Output the full listing word for word.
____ EXERCISE INPUTS
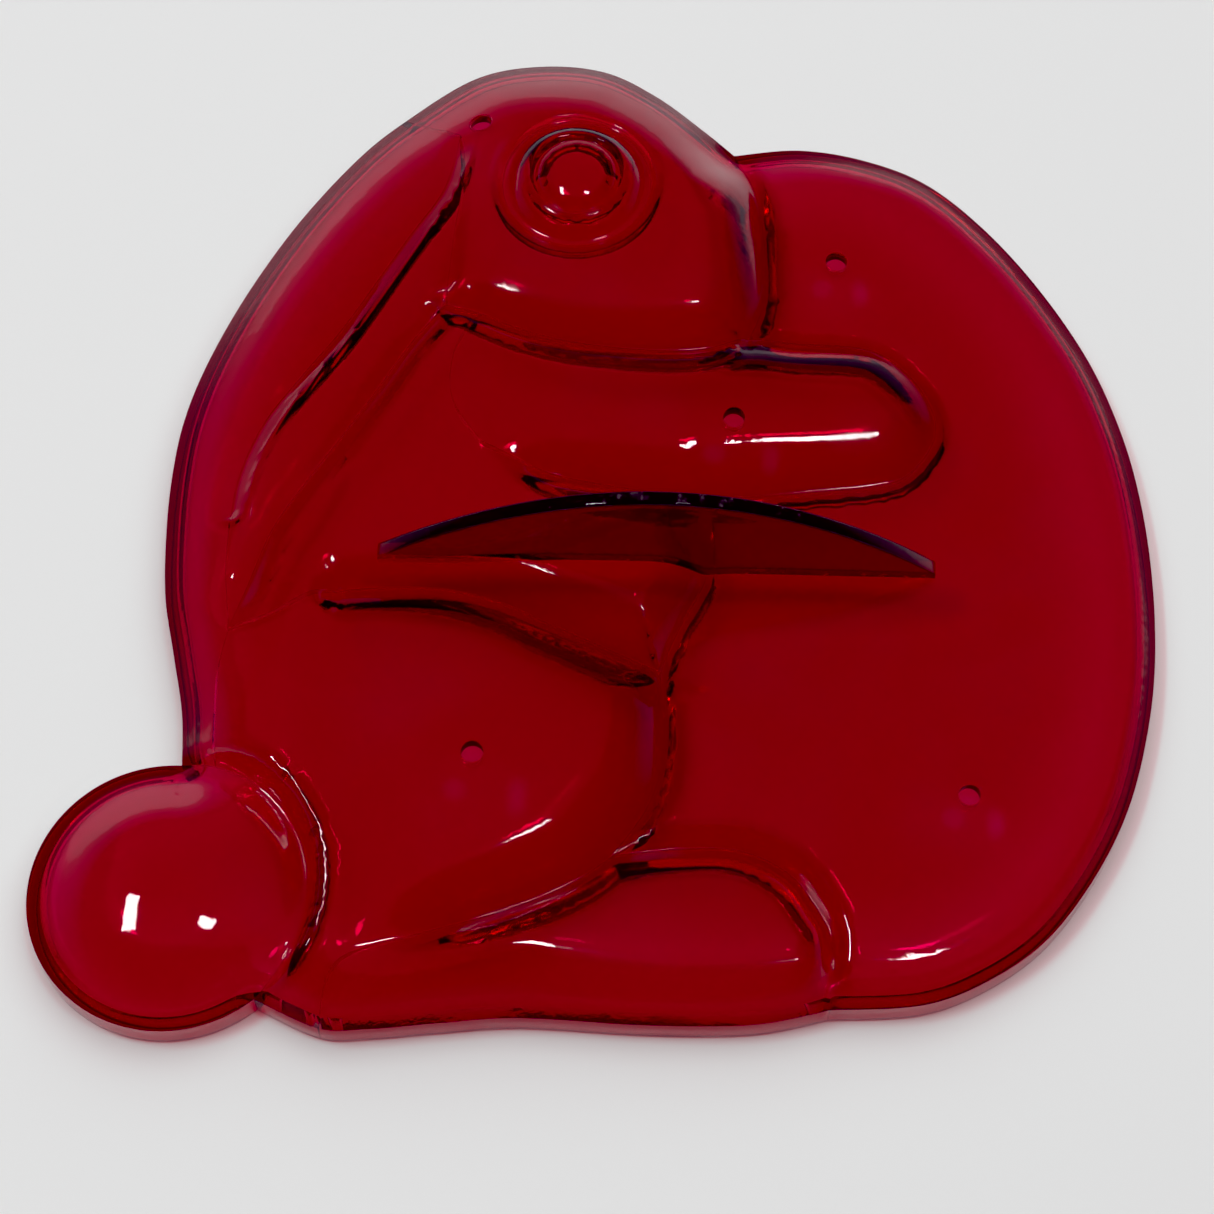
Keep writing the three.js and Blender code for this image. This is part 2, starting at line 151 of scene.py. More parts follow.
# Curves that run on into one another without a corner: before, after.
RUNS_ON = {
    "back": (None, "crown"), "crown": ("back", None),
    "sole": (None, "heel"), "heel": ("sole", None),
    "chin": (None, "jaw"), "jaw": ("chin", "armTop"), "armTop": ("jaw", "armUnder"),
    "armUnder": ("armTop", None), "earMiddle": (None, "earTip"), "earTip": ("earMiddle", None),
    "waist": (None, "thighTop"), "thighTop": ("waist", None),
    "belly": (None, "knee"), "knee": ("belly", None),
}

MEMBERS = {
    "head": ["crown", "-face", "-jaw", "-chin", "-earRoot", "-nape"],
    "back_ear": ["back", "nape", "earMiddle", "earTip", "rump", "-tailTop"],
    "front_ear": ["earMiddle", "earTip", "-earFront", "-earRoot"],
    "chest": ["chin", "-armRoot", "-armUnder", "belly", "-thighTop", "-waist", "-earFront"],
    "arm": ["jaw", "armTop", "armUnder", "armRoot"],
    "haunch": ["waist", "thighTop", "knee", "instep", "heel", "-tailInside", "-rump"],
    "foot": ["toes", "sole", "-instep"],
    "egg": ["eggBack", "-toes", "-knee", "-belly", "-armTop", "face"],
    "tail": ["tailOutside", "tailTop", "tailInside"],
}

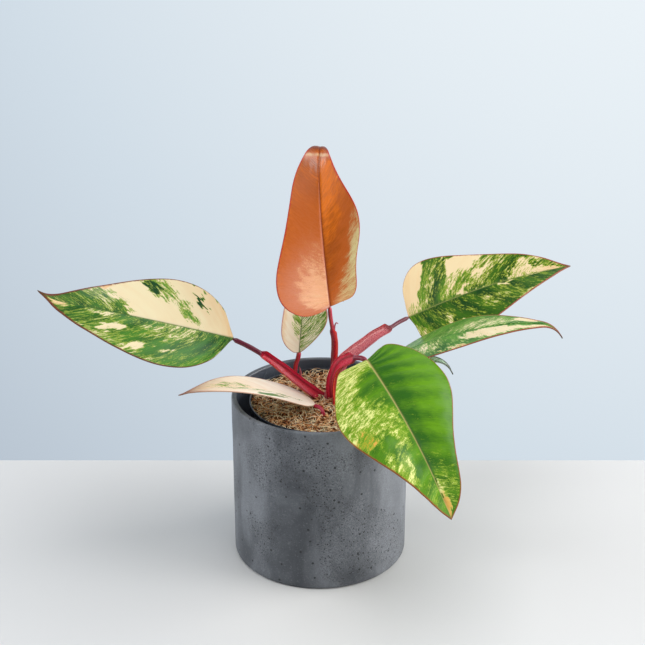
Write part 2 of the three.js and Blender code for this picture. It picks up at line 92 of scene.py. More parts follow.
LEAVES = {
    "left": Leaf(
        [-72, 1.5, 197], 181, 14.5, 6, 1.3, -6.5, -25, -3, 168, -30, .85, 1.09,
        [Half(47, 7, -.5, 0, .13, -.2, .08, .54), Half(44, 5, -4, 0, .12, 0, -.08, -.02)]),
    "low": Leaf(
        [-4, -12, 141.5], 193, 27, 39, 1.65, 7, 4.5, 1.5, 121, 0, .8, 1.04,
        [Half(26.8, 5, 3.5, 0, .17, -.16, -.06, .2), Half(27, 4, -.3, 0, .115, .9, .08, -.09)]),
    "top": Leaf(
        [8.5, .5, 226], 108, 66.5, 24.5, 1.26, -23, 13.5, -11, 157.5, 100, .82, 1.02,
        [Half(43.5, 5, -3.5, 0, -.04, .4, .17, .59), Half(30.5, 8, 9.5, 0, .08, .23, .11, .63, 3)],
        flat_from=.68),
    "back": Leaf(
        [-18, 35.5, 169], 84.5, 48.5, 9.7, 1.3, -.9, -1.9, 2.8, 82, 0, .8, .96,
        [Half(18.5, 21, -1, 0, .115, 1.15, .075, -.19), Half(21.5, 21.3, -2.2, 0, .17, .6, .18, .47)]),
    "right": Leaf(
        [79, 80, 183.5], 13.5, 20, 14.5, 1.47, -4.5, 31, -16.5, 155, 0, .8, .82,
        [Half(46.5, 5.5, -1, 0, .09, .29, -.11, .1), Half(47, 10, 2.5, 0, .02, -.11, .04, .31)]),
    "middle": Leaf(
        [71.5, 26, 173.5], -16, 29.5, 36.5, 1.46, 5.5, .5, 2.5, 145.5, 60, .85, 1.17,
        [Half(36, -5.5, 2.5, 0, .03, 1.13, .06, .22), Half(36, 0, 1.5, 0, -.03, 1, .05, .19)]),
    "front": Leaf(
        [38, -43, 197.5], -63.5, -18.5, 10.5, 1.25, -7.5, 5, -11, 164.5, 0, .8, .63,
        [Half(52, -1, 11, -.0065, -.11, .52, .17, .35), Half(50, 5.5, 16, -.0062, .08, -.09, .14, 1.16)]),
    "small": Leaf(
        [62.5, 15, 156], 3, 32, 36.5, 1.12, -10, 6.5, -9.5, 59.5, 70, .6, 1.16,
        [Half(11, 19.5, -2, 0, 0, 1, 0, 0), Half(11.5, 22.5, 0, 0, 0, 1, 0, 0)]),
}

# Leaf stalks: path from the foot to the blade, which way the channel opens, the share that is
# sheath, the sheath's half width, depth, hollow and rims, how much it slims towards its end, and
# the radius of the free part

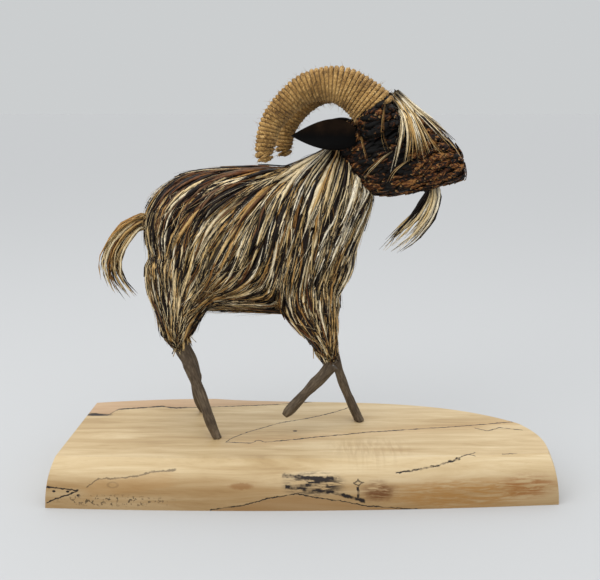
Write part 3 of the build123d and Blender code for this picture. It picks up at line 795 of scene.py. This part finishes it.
________
• **SOLUTION TO THE EXERCISE**:
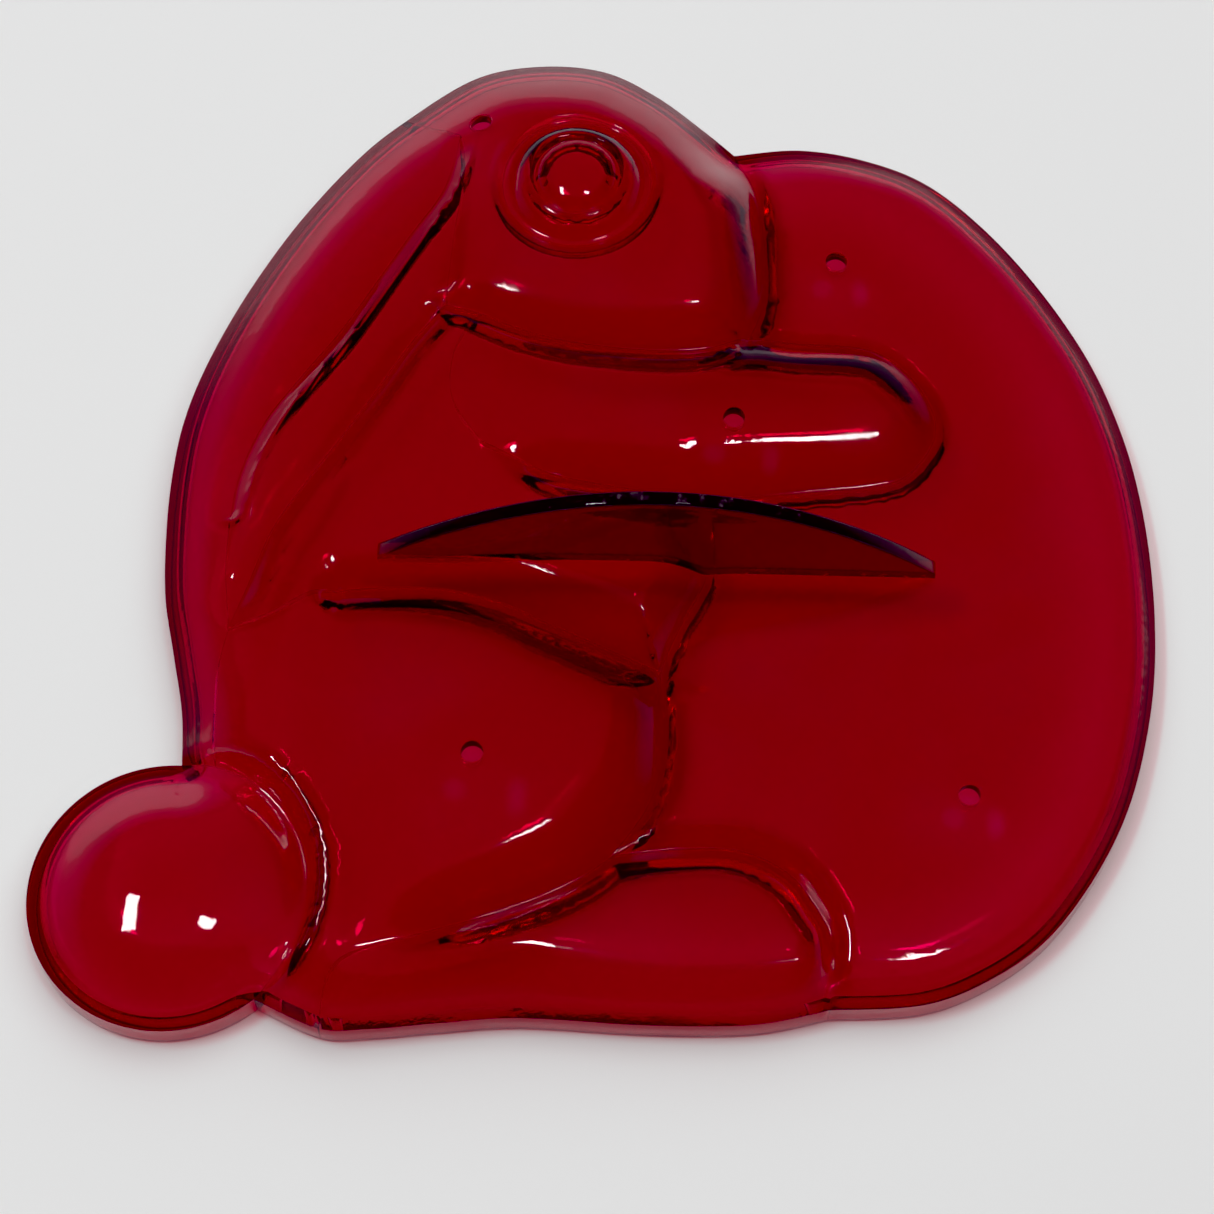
Keep writing the three.js and Blender code for this image. This is part 2, starting at line 151 of scene.py. More parts follow.
# Curves that run on into one another without a corner: before, after.
RUNS_ON = {
    "back": (None, "crown"), "crown": ("back", None),
    "sole": (None, "heel"), "heel": ("sole", None),
    "chin": (None, "jaw"), "jaw": ("chin", "armTop"), "armTop": ("jaw", "armUnder"),
    "armUnder": ("armTop", None), "earMiddle": (None, "earTip"), "earTip": ("earMiddle", None),
    "waist": (None, "thighTop"), "thighTop": ("waist", None),
    "belly": (None, "knee"), "knee": ("belly", None),
}

MEMBERS = {
    "head": ["crown", "-face", "-jaw", "-chin", "-earRoot", "-nape"],
    "back_ear": ["back", "nape", "earMiddle", "earTip", "rump", "-tailTop"],
    "front_ear": ["earMiddle", "earTip", "-earFront", "-earRoot"],
    "chest": ["chin", "-armRoot", "-armUnder", "belly", "-thighTop", "-waist", "-earFront"],
    "arm": ["jaw", "armTop", "armUnder", "armRoot"],
    "haunch": ["waist", "thighTop", "knee", "instep", "heel", "-tailInside", "-rump"],
    "foot": ["toes", "sole", "-instep"],
    "egg": ["eggBack", "-toes", "-knee", "-belly", "-armTop", "face"],
    "tail": ["tailOutside", "tailTop", "tailInside"],
}

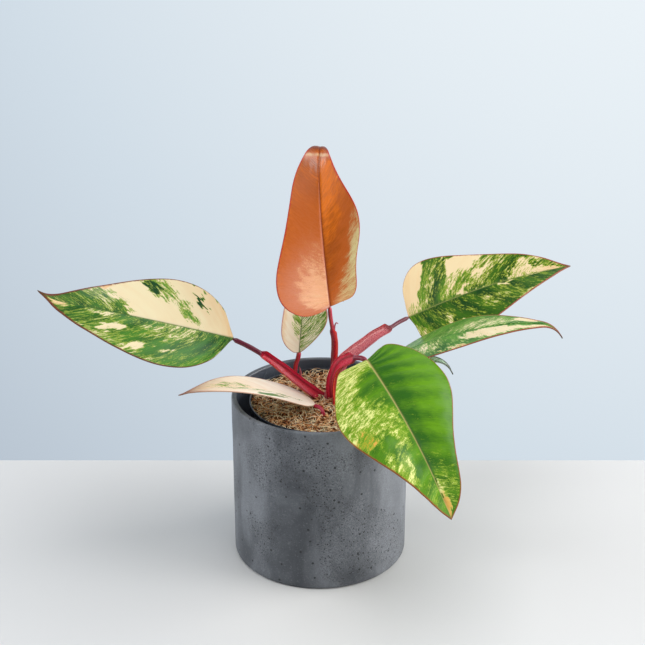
Write part 2 of the three.js and Blender code for this picture. It picks up at line 92 of scene.py. More parts follow.
LEAVES = {
    "left": Leaf(
        [-72, 1.5, 197], 181, 14.5, 6, 1.3, -6.5, -25, -3, 168, -30, .85, 1.09,
        [Half(47, 7, -.5, 0, .13, -.2, .08, .54), Half(44, 5, -4, 0, .12, 0, -.08, -.02)]),
    "low": Leaf(
        [-4, -12, 141.5], 193, 27, 39, 1.65, 7, 4.5, 1.5, 121, 0, .8, 1.04,
        [Half(26.8, 5, 3.5, 0, .17, -.16, -.06, .2), Half(27, 4, -.3, 0, .115, .9, .08, -.09)]),
    "top": Leaf(
        [8.5, .5, 226], 108, 66.5, 24.5, 1.26, -23, 13.5, -11, 157.5, 100, .82, 1.02,
        [Half(43.5, 5, -3.5, 0, -.04, .4, .17, .59), Half(30.5, 8, 9.5, 0, .08, .23, .11, .63, 3)],
        flat_from=.68),
    "back": Leaf(
        [-18, 35.5, 169], 84.5, 48.5, 9.7, 1.3, -.9, -1.9, 2.8, 82, 0, .8, .96,
        [Half(18.5, 21, -1, 0, .115, 1.15, .075, -.19), Half(21.5, 21.3, -2.2, 0, .17, .6, .18, .47)]),
    "right": Leaf(
        [79, 80, 183.5], 13.5, 20, 14.5, 1.47, -4.5, 31, -16.5, 155, 0, .8, .82,
        [Half(46.5, 5.5, -1, 0, .09, .29, -.11, .1), Half(47, 10, 2.5, 0, .02, -.11, .04, .31)]),
    "middle": Leaf(
        [71.5, 26, 173.5], -16, 29.5, 36.5, 1.46, 5.5, .5, 2.5, 145.5, 60, .85, 1.17,
        [Half(36, -5.5, 2.5, 0, .03, 1.13, .06, .22), Half(36, 0, 1.5, 0, -.03, 1, .05, .19)]),
    "front": Leaf(
        [38, -43, 197.5], -63.5, -18.5, 10.5, 1.25, -7.5, 5, -11, 164.5, 0, .8, .63,
        [Half(52, -1, 11, -.0065, -.11, .52, .17, .35), Half(50, 5.5, 16, -.0062, .08, -.09, .14, 1.16)]),
    "small": Leaf(
        [62.5, 15, 156], 3, 32, 36.5, 1.12, -10, 6.5, -9.5, 59.5, 70, .6, 1.16,
        [Half(11, 19.5, -2, 0, 0, 1, 0, 0), Half(11.5, 22.5, 0, 0, 0, 1, 0, 0)]),
}

# Leaf stalks: path from the foot to the blade, which way the channel opens, the share that is
# sheath, the sheath's half width, depth, hollow and rims, how much it slims towards its end, and
# the radius of the free part

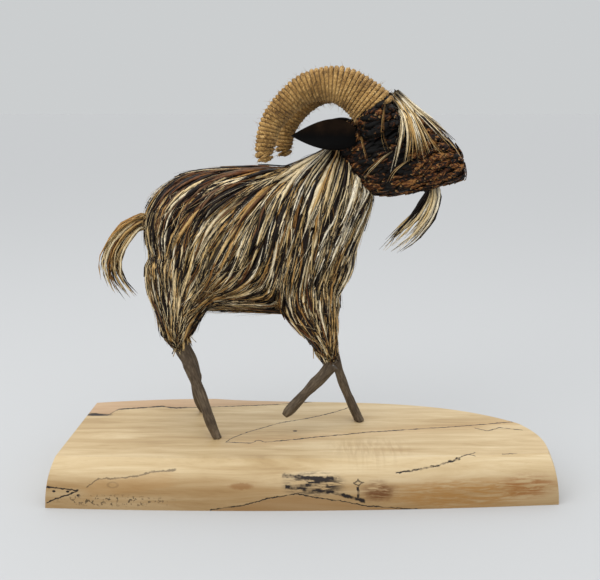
Write part 3 of the build123d and Blender code for this picture. It picks up at line 795 of scene.py. This part finishes it.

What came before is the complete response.